During the next 22 years at the Radar Research Establishment (RRE) in Malvern, Paige progressed from Junior Research Fellow to Deputy Chief Scientific Officer. He joined the Transistor Physics Division under the leadership of Alan Gibson.

Paige studied the behaviour of free carriers in semiconductors. To interpret his data he had to improve his theoretical skills. Subsequently he set up informal colloquia in which colleagues took turns to review theoretically oriented articles from the literature. By this time his self-confidence was high and his quiet manner made him easy to approach for help, advice and the discussion of ideas.

In 1968 Ted Paige and Dennis Maines perceived that a renewed interest in Rayleigh waves on semiconductor surfaces in the literature might have considerable potential. A joint proposal to the Ministry of Defence resulted in a gear change for Paige when he was appointed leader of a 15-strong team, which he built into a coherent group. It was charged with research and development of surface acoustic wave (Saw) devices. Many patents, publications and applications followed, and the team's reputation spread internationally. In 1973 the MoD presented their Wolfe Award to the Saw team for their pioneering work.

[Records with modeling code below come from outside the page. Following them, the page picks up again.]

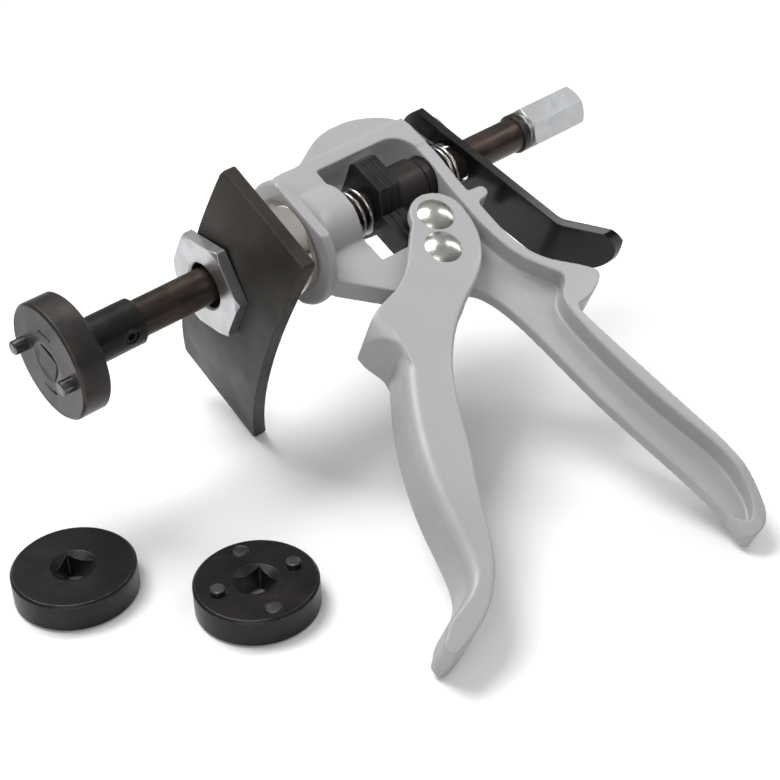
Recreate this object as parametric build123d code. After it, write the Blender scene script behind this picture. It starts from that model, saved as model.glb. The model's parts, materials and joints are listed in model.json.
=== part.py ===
from build123d import *
from math import cos, radians, sin
import os

# A pistol-grip disc-brake piston tool. Squeezing the trigger pushes three jamming plates forward,
# and they carry the drive rod with them. A reaction plate braces on the caliper while an adapter disc
# on the rod's square drive presses, or turns, the piston. Millimetres.
#
# Every piece is drawn in the tool's own frame: X runs back along the rod from the front face of the
# mounted adapter, Y points away from the handles, Z is the trigger's hinge direction. STANCE then lays
# the tool on its side as it rests on a bench: on the reaction plate's corner and the two handle tips.
# In the part's frame the bench is Z = 0, and the origin is under the middle of everything.

# ---------------------------------------------------------------- driving dimensions

lean = 25.7            # turn of the tool about its rod, as it lies
pitch = 3.4            # rise of the rod towards the rear, as it lies
slide_gap = 0.3        # gap between pieces that move past each other
running_gap = 0.06     # radial gap of a running fit
seat_gap = 0.04        # radial gap of a piece held in a hole

# Rod, drive collar and adapters
rod_r = 6.35
disc_r = 20.0
disc_t = 10.3
disc_chamfer = 0.8
square = 9.525         # 3/8 inch square drive
square_play = 0.12
drive_mouth_r = 7.5    # countersink round the square hole
drive_mouth_t = 1.7    # its depth on the spare adapters
drive_pin_r = 2.4
drive_pin_shank_r = 1.8  # the part pressed into the mounted disc
drive_pin_circle = 13.8
drive_pin_tall = 4.3
drive_pin_press = 6.0
drive_pin_turn = 22    # direction of the mounted disc's pins, degrees from +Y towards -Z
collar_r = 7.9
collar_front = disc_t + 0.3
collar_rear = 32.4
collar_bore_depth = 18.0
screw_x = 26.6
screw_turn = -25       # set screw direction, degrees from -Y towards +Z
detent_r = 1.5         # ball that holds an adapter on the square drive
detent_x = 5.2

# Rear end of the rod
ring_front = 201.0
ring_t = 3.2
ring_r = 7.35
hex_front = 205.6
hex_rear = 232.4
hex_flats = 14.7
neck_r = 5.2

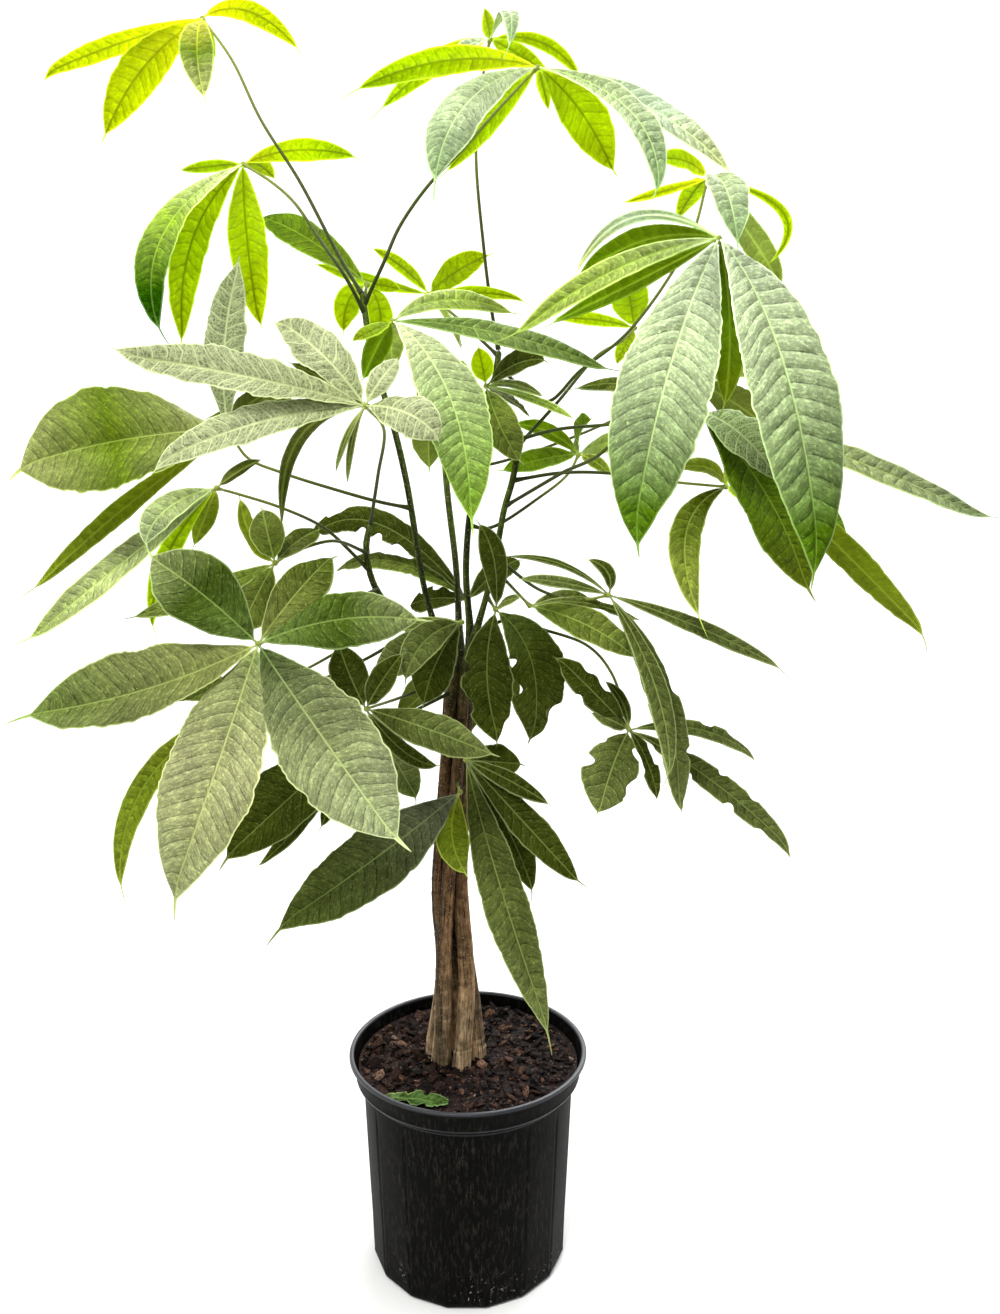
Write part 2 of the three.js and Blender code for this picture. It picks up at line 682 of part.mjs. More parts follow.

Saw devices greatly boosted the performance of radar signal-processing systems. Paige supervised their design and development to specification for industrial manufacture. Saw devices came to be used in radar equipment fitted to the RAF's Nimrod reconnaissance aircraft.

Paige had many contacts in universities through his monitoring role for MoD extramural contracts. He regularly gave seminars and in 1966 spent six months as Visiting Professor in Copenhagen at the Technical University of Denmark. In 1977, he rose to another challenge: he was invited to become the Professor of Electrical Engineering at Oxford University. His research background in physics and familiarity with device manufacture, together with his interest in teaching engineers made him an ideal choice.

He quickly realised the need to upgrade the electrical teaching laboratories and to improve the resources for research. He was influential in restructuring the teaching of engineering. Chairs in Information Engineering and Optoelectronics were established. An Honours School in Engineering and Computer Science was set up jointly with the Mathematics Department. He was heavily involved with setting up the Honours School in Electrical and Structural Materials Engineering; he lectured on most topics in electrical and electronic engineering and was delighted with the enthusiastic response of students at the end of his electromagnetism course.

He enjoyed collaborating with research students as he continued his interest in surface acoustic waves up to 1986, when he spent a sabbatical year at Stanford University, California. This gave him the opportunity to get a background in optoelectronics. Back in Oxford he developed an interest in programmable light modulators, using them to develop optical techniques with potential for sub-micron lithography. A three-dimensional image system for use as a head-mounted display also followed from his work.

In 1978 Paige's achievements were recognised by the personal awards of the Duddel and Rayleigh Medals by the Institutes of Physics and Acoustics respectively. In 1983 he was elected a Fellow of the Royal Society.

After retirement in 1997, Paige enthusiastically regenerated the garden pond. He regularly attended meetings of the Oxford Photographic Society, taking up digital picture processing. He joined the Haemochromatosis Society after being diagnosed with this genetic disorder and later, as a director, he analysed the results of a questionnaire to determine the geographical distribution of UK patients, and investigate the extent of under-diagnosis of the disorder.

Ted Paige was happily married to Helen Gill, whom he had known from schooldays. They had a family of two daughters and two sons to whom they passed on their enthusiasm for bird-watching and the countryside.